6.Climate Change & Rising Atmospheric Moisture
Warmer air holds more water vapor; extreme rainfall events (including cloudbursts) are increasing in frequency and intensity.
Example: Himachal Pradesh & Uttarakhand (2023–24) – state governments noted unusually frequent cloudburst-like downpours, linked to climate warming.
7.Urban Heat Island & Localized Convection
In expanding hill towns, concrete and heat islands can enhance localized convection, triggering intense downpours.
Example: Shimla & Manali (2023) – flash floods after intense cloudburst-type rainfall worsened by unplanned urban growth.
Impacts of cloudburst events in India
1.Triggering of Landslides and Debris Flows
Intense rainfall destabilizes slopes, worsening landslide risk.
Example:Rudraprayag (July 2023)* – multiple landslides following a cloudburst blocked Kedarnath route.
2.Urban Flooding in Hill Towns
Expanding hill cities with poor drainage are highly vulnerable.
Example: Shimla & Manali (2023) – cloudburst events led to urban flooding, collapsing houses and hotels.
3.Ecological Degradation
Cloudbursts wash away forests, cause riverbank erosion, and destabilize fragile mountain ecosystems.
Example: Chamoli (2021) – flash floods after cloudburst damaged biodiversity zones and river ecosystems.
4.Displacement of Populations
Villages in Himalayan states often face repeated evacuation.
Example: Himachal (2023) – ~20,000 people displaced due to recurrent cloudburst-triggered floods and landslides (State Disaster Mgmt Authority).
5.Destruction of Infrastructure
Roads, bridges, power lines, and communication networks are often washed away.

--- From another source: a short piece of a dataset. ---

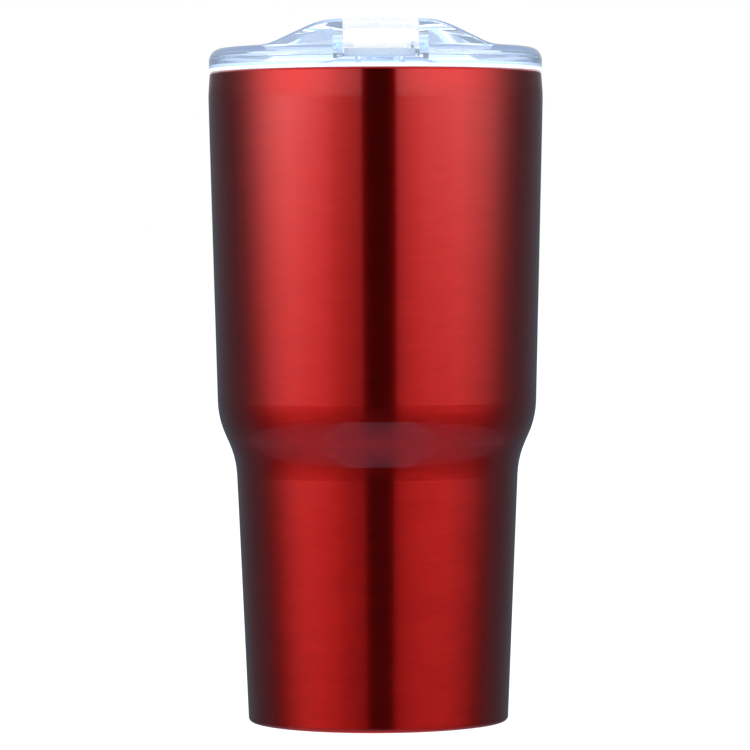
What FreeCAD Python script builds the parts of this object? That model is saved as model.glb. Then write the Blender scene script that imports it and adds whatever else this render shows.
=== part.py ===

Example: Himachal Pradesh (July–Aug 2023) – infrastructure loss pegged at ₹10,000+ crore due to cloudburst-induced flash floods (State Govt report).
6.. Loss of Human Lives
Cloudbursts often trigger flash floods and landslides, causing high casualties in a short span.
Example: Amarnath cloudburst (July 2022) – killed 16 pilgrims and injured over 40 within minutes (NDMA).
Way Forward
1. Strengthening Early Warning Systems (EWS)
Deploy Doppler Weather Radars (DWRs) in all Himalayan states for high-resolution forecasts.
Example: IMD installed radars in Himachal & Uttarakhand post-2013 Kedarnath disaster, but coverage gaps remain.
2. Improved Forecasting & Real-time Alerts
AI–ML based weather modeling for hyper-local rainfall predictions.
Integration of IMD, ISRO, CWC data with mobile-based alerts in vernacular languages.
3. Climate-Resilient Infrastructure
Flood-resilient roads, bridges, power lines, and underground drainage in hill towns.
Ban construction in landslide-prone & riverbank zones.
Example: Himachal Pradesh (2023) proposed “green infrastructure norms” post massive losses.
4. Watershed & Catchment Area Management
Afforestation, soil stabilization, check dams, and rainwater harvesting in Himalayan catchments.
This reduces runoff velocity and downstream flood risk.
5. Urban Planning in Hill Towns
Strict enforcement of building codes, zoning regulations, and slope stabilization in Shimla, Manali, Mussoorie, etc.
Promote sustainable eco-tourism instead of haphazard hotel construction.
6. Disaster Preparedness & Community Training
Train locals, yatris, and village committees in disaster drills, evacuation protocols, and use of rescue kits.
Example: Uttarakhand SDRF conducts annual mock drills for Char Dham Yatra pilgrims.
Conclusion
Cloudburst events, though natural in origin, are increasingly amplified by climate change and unplanned human activities in fragile Himalayan ecosystems. A balanced strategy of science-driven early warning, resilient infrastructure, ecological restoration, and community preparedness is essential to minimize their human and economic toll while ensuring sustainable mountain development.